Staff members who spoke to POLITICO have said that The Nature Conservancy has long overlooked complaints about gender inequality and discrimination, and they say attempts to fix the issues lacked follow through.
Tercek had recused himself from the recent internal probe into workplace issues at The Nature Conservancy. But he acknowledged in a video sent to staff Tuesday that he mishandled the results of that investigation conducted by law firm McDermott Will & Emery that was first reported by POLITICO.
Organizations around the world have been under pressure to reevaluate systemic gender discrimination in the workplace in the #MeToo era, which has sought to eliminate biases and institutions that have disadvantaged women.

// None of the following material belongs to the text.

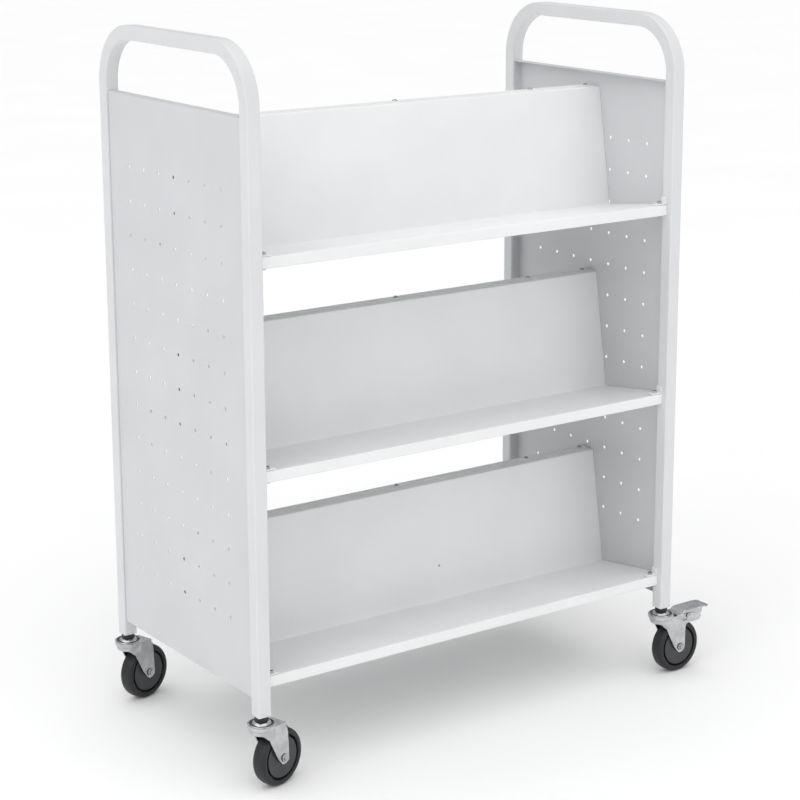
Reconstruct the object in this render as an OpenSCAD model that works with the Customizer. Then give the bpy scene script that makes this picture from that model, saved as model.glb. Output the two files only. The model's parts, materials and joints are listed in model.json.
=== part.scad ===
// Double-sided library book cart: two bent-tube end frames with perforated sheet
// panels, three W-section shelves and four swivel stem casters, two of them braked.
// Millimetres, +Z up, origin on the floor under the middle of the cart.
// X runs along the length, -Y is the front.

/* [Overall] */
// Length over the two end frames
cart_length = 920; // [760:1:1200]
// Depth over the front and back legs
cart_depth = 500; // [400:1:640]
// Height of the push bars above the floor
cart_height = 1262; // [1200:1:1530]

/* [End frames] */
// Outside width of the square tube
tube_w = 25; // [22:0.5:32]
// Wall of the square tube
tube_wall = 1.5; // [1:0.1:2.5]
// Outside corner radius of the square tube
tube_corner = 2.5; // [1.6:0.1:4]
// Outside radius of the two bends of the push bar
bend_radius = 105; // [60:1:140]

/* [End panels] */
// Thickness of the panel sheet
panel_sheet = 1.2; // [0.8:0.1:2]
// How far the panel lies behind the outer face of the tube
panel_recess = 4; // [1:0.5:8]
// Width of the panel's folded edges
panel_flange = 19; // [10:0.5:24]
// Gap between the end of the legs and the panel
panel_lift = 28; // [10:1:80]
// Height of the hand gap between the panel and the push bar
hand_gap = 94; // [60:1:140]
// Number of columns of holes
hole_columns = 7; // [1:1:9]
// Number of rows of holes
hole_rows = 13; // [1:1:15]
// Sideways spacing of the holes
hole_pitch_y = 52; // [40:0.5:60]
// Upright spacing of the holes
hole_pitch_z = 61; // [40:0.5:66]
// Radius of the holes
hole_r = 3; // [1:0.1:5]

/* [Shelves] */
// Thickness of the shelf sheet
shelf_sheet = 1.2; // [0.8:0.1:2]
// Height of the lowest shelf's front edge above the end of the legs
shelf_first = 85; // [70:1:140]
// Height from one shelf to the next
shelf_pitch = 358; // [280:1:380]
// Height of the front lip
lip_h = 20; // [14:0.5:30]
// Width of the fold under the lip
lip_return = 14; // [12:0.5:20]
// How far the lip lies behind the front of the legs
lip_inset = 11; // [6:0.5:16]
// How far the shelf falls from its front edge to the valley
valley_drop = 25; // [5:1:40]
// Distance of the valley from the middle of the cart
valley_y = 53; // [40:1:80]
// Height of the ridge above the shelf's front edge
ridge_rise = 177; // [120:1:190]
// Width of the flat top of the ridge
ridge_w = 36; // [30:1:50]
// Height of the folded ends under the shelf
end_fold = 15; // [8:1:25]
// Number of screws along a ridge, without the two at its ends
ridge_screw_count = 3; // [1:1:5]
// Distance between those screws
ridge_screw_pitch = 307; // [100:1:320]

/* [Fasteners] */
// Radius of the screws' shanks
screw_r = 2.5; // [2:0.5:3]
// Radius of the screws' heads
screw_head_r = 4.8; // [4.2:0.1:6]
// Height of the screws' heads
screw_head_h = 2.6; // [1.5:0.1:4]
// Width across the flats of the nuts
nut_flats = 8; // [7:0.5:10]
// Height of the nuts
nut_h = 4; // [3:0.5:6]

/* [Casters] */
// Radius of the wheel over its tyre
wheel_r = 51; // [42:0.5:64]
// Width of the tyre
tyre_w = 28; // [22:0.5:30]
// Thickness of the tyre
tyre_t = 11; // [7:0.5:16]
// Gap between the wheel and the crown of its fork
crown_gap = 11; // [8:0.5:20]
// Distance of the axle behind the swivel
trail = 38; // [30:0.5:45]
// Turn of the two left casters about their stems
left_turn = 17; // [0:1:359]
// Turn of the two right casters about their stems
right_turn = 1; // [0:1:359]
// Radius of the swivel head
head_r = 25; // [22:0.5:30]
// Thickness of the fork's sheet
fork_sheet = 2.5; // [2:0.1:3]
// Radius of the stem
stem_r = 6; // [5:0.5:8]
// Length of the stem inside the leg
stem_len = 34; // [24:1:45]
// Radius of the axle bolt
axle_r = 4; // [3:0.5:5]
// Radius of the sleeve that the wheel turns on
sleeve_r = 6; // [5.5:0.25:8]
// Distance of the pedal's end behind the axle
pedal_reach = 72; // [60:1:90]
// Width of the brake pedal
pedal_w = 36; // [30:1:44]

/* [Fits] */
// Gap round a shaft that turns in its bore
running_gap = 0.05; // [0.02:0.01:0.1]
// Gap round a bolt in a plain hole
bolt_gap = 0.2; // [0.1:0.05:0.5]
// Gap between pieces that slide together when built
fit_gap = 0.3; // [0.2:0.05:0.8]
// Gap on each side of the wheel in its fork
side_gap = 2; // [1:0.25:4]

/* [Hidden] */
$fn = 64;
half_length = cart_length / 2;
half_depth = cart_depth / 2;
leg_x = half_length - tube_w / 2;
leg_y = half_depth - tube_w / 2;
// casters, from the floor up
plate_low = 2 * wheel_r + crown_gap;
head_stack = 24;
leg_z = plate_low + head_stack;
// end panel
panel_x = half_length - panel_recess;
panel_half = half_depth - tube_w;
panel_low = leg_z + panel_lift;
panel_high = cart_height - tube_w - hand_gap;
panel_mid = (panel_low + panel_high) / 2;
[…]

While publicly held in high regard for its conservation work, the organization was rife with institutional problems that disadvantaged women and those who suffered at the hands of alleged misconduct, according to the McDermott Will & Emery report. It found the organization had a “male-dominated culture where it is difficult for women to flourish” and that it often sided with the accused, rather than the accuser.
“The organization, despite its great mission and otherwise, I really believe it was poorly run,” a former senior staffer told POLITICO shortly before Tercek announced his departure.